“The issue of the genocide and the killing of our people by the Germans is not a tribal but national issue which should be treated as such by both the Namibian and Germany governments,” said Idda Hoffman, chairman of the commission, which is tasked with negotiations to facilitate the repatriation of artifacts as well as human remains of Namibians killed during the genocide.
“I am very happy that there is some sort of movement from the Germans on returning our pieces of history for closure, but they need to be remorseful about the issue,” Hoffman told Xinhua on Sunday.
Hoffman, who is also a member of parliament in Namibia, said there is need for cordial and respectful engagement on the way forward between Germany and Namibia in dealing with the “painful past.”
The Genocide Committee consists of Namibian tribes of the Ovaherero and Nama people as well as government officials who have constantly engaging the Germans to facilitate the repatriation of human remains that the Germans took from Namibia during the genocide era.
According to Hoffman, some of the Namibian human remains and artifacts are still paraded in many German museums despite the two countries’ having cordial relations.

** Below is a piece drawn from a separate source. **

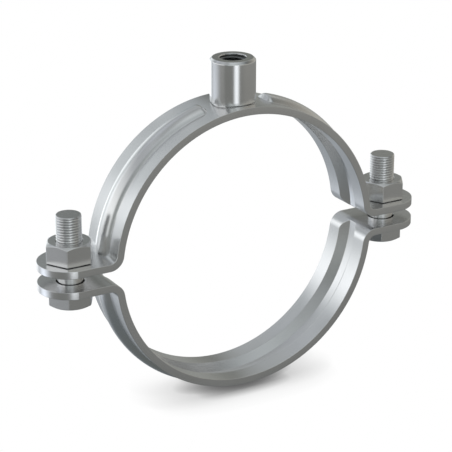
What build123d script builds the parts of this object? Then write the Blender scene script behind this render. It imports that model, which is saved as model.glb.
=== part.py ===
"""Two-screw pipe hanger: a beaded strap ring in two halves, a welded rod boss, two bolts, two nuts.

Millimetres, +Z up. The origin is on the pipe's axis, which runs along Y.
The ears and bolts lie at plus and minus X, and the rod boss stands on top.
"""
import math
import os

from build123d import *

# Strap: one bent and beaded steel strip for each half of the ring
BORE_RADIUS = 55.0          # inside of the closed ring, round the pipe
STRAP_THICKNESS = 3.0
STRAP_WIDTH = 25.0
BEND_RADIUS = 3.0           # inside radius of the bend from ring to ear
EAR_GAP = 5.4               # between the upper and the lower ear

# Ears and their bolt holes
BOLT_REACH = 13.4           # bolt axis from the outside of the ring
EAR_END_RADIUS = 12.7       # rounded end, about the bolt axis
EAR_HOLE_RADIUS = 5.5

# Bead pressed outwards: a round ridge outside and a trapezoid groove inside
RIDGE_WIDTH = 10.2
RIDGE_HEIGHT = 2.4
GROOVE_WIDTH = 11.0         # at the mouth
GROOVE_FLOOR_WIDTH = 4.0
GROOVE_DEPTH = 2.8
BEAD_START_DISTANCE = 15.7  # along the strap, from the boss axis to where a bead starts to close

# Rod boss: a turned sleeve on a short weld projection
BOSS_RADIUS = 9.0
BOSS_HEIGHT = 17.3          # above the crown of the strap
BOSS_CHAMFER = 0.75
WELD_RADIUS = 7.0
TAP_RADIUS = 4.25           # cored hole of the M10 thread
TAP_MOUTH_RADIUS = 5.25     # of the countersink at either end

# Bolts and nuts, M10
THREAD_RADIUS = 4.9
THREAD_CLEARANCE = 0.05     # between bolt and nut
TIP_ABOVE_NUT = 10.5
TIP_CHAMFER = 0.3
HEAD_ACROSS_FLATS = 16.0
HEAD_HEIGHT = 6.3
NUT_ACROSS_FLATS = 16.8
NUT_HEIGHT = 8.0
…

Namibian political analyst and academic Hoze Riruako told Xinhua that although Germany and Namibia have made progress in dealing with the genocide issue, the Germans should go ahead and apologize publicly.
“We are still very far from finding closure from the issue of atrocities committed against the Namibian people by the Germans,” he said.
Germany needs to pay reparations to Namibian societies that were affected by the genocide, Riruako said.